Is it just to numb the pain or is it in effort to follow your idols? This has been a question continuously brought up in music over the last few years, especially after the controversial Florida icon XXXTENTACION’s passing in July of 2018 and emo-rapper Lil Peep’s passing that same year.

Although XXX's death was through an unthinkable slaying in his native Florida, rappers like Lil Peep, Mac Miller and now Juice WRLD fall into the category of overdose. The misuse of prescription drugs such as Percocet, Xanax and Codeine were reportedly the cause of these young talents’ downfall.

It’s part of our society now, as music panders to its adversity. Nowadays, people are so quick to turn to prescription drugs for everything. Although not always the case, the overall use of these drugs in turn creates more side effects that then have to be cured with other prescriptions.

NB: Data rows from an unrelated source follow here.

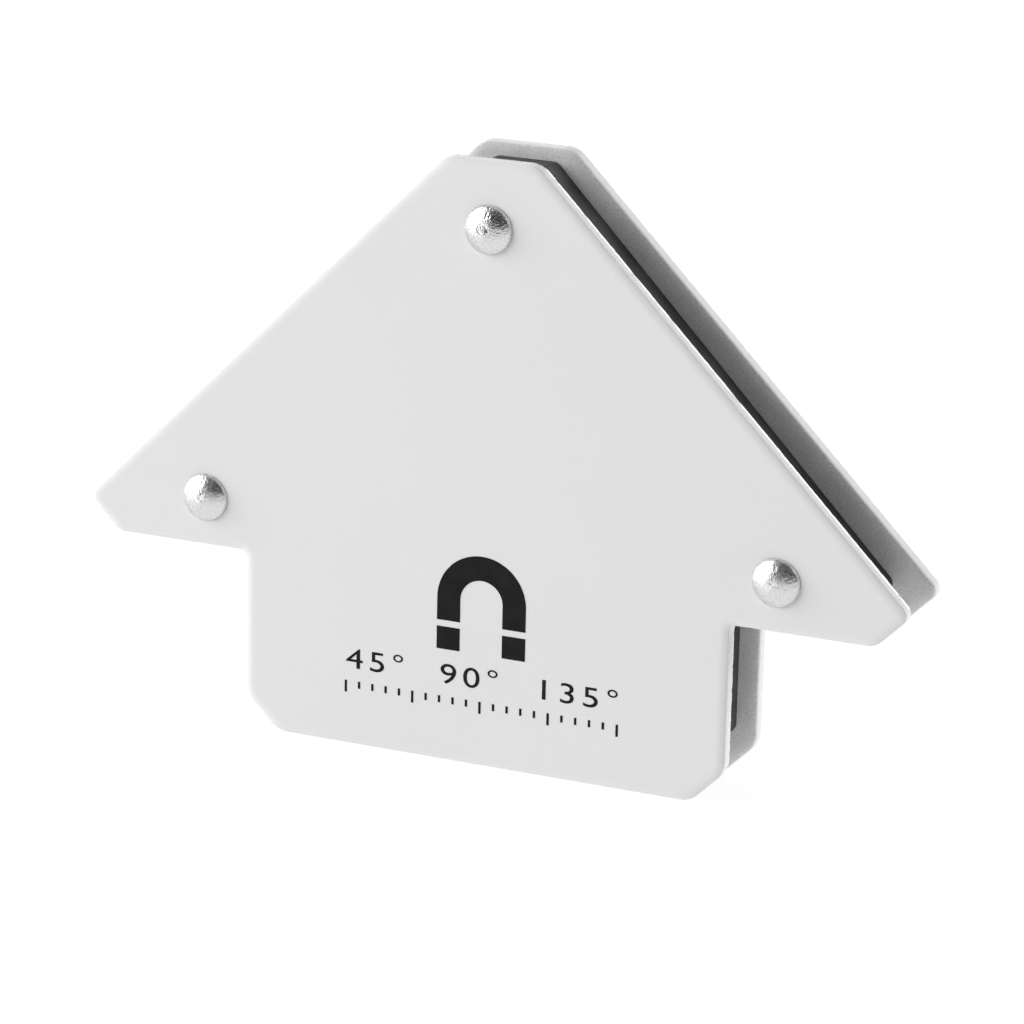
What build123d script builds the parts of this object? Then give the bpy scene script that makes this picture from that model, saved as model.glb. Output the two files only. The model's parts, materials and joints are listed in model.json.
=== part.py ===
"""A small welding magnet holder: two arrow-shaped steel plates riveted over a moulded core.

The core keeps the plates apart and carries four ferrite blocks, whose poles face the plates.
Three rivets go through both plates, the core and a steel sleeve each, and hold it all together.
Nothing on it moves. Millimetres, +Z up, X across the arrow, Y through its thickness.
The origin is on the floor, under the middle of the base edge.
"""
from build123d import *
import os

# Plates: one stamping, used twice
PLATE_WIDTH = 120.0
PLATE_HEIGHT = 83.5
PLATE_THICKNESS = 2.0
APEX_WIDTH = 13.2
TIP_CHAMFER = 4.7
STEM_WIDTH = 70.8
SHOULDER_HEIGHT = 25.4
BASE_CHAMFER = 4.8
APEX_RADIUS = 3.2
TIP_RADIUS = 1.5
TIP_CHAMFER_RADIUS = 2.6
NOTCH_RADIUS = 1.0
BASE_RADIUS = 3.2
ROLL_WIDTH = 1.3
ROLL_DEPTH = 0.25

# Core: a moulding that stands back from the edge of the plates all the way round
CORE_THICKNESS = 10.0
CORE_INSET = 2.9
CORE_TOP_INSET = 1.9
CORE_TOP_WIDTH = 8.8
CORE_TIP_REACH = 54.0
CORE_TIP_HEIGHT = 30.4
CORE_TIP_CHAMFER = 2.0
CORE_BASE_CHAMFER = 4.1
CORE_RADIUS = 1.4
CORE_NOTCH_RADIUS = 1.0

# Ferrite blocks, all of one stock size
MAGNET_LENGTH = 40.0
MAGNET_WIDTH = 15.0
MAGNET_EDGE_RADIUS = 0.4
POCKET_CLEARANCE = 0.1
SLOPE_MAGNET_DEPTH = 13.1
SLOPE_MAGNET_DISTANCE = 34.5
BASE_MAGNET_HEIGHT = 12.4
CENTRE_MAGNET_HEIGHT = 29.5

# Rivets and the sleeves round them
APEX_RIVET_HEIGHT = 74.3
TIP_RIVET_REACH = 41.6
TIP_RIVET_HEIGHT = 32.2
SHANK_DIAMETER = 4.0
HEAD_DIAMETER = 6.8
HEAD_HEIGHT = 1.75
HEAD_RIM_HEIGHT = 0.3
SLEEVE_DIAMETER = 6.0
RADIAL_CLEARANCE = 0.05

OUTER_FACE = CORE_THICKNESS / 2 + PLATE_THICKNESS
THROUGH = 4 * OUTER_FACE
SLOPE_MIDDLE_SUM = PLATE_HEIGHT + APEX_WIDTH / 2
ROOT_HALF = 0.5 ** 0.5

RIVET_PLACES = {
    "apex": (0.0, APEX_RIVET_HEIGHT),
    "left": (-TIP_RIVET_REACH, TIP_RIVET_HEIGHT),
    "right": (TIP_RIVET_REACH, TIP_RIVET_HEIGHT),
}


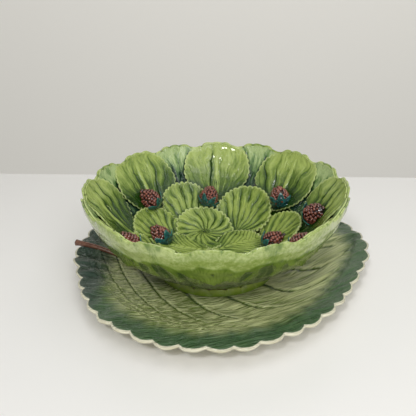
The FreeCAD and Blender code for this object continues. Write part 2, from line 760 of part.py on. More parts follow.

It seems like an endless cycle. Society has now developed a deep and chronic addiction to feeling as if nothing hurts you, when you don’t know you’re hurting yourself.

It takes time, but time is a precious thing.

If you are a fan of him, feel what you need to feel in this time. If this is the first time you are hearing his name, know that this won't be the last time this will happen. The harsh truth of it all is that these things happen every day.

As college students, we need to be more concerned with the overall course of our lives than just a high that will get you through the night. We need to end this stigma.

For now, all we can do is reminisce the “Good Days” of Juice WRLD’s legacy.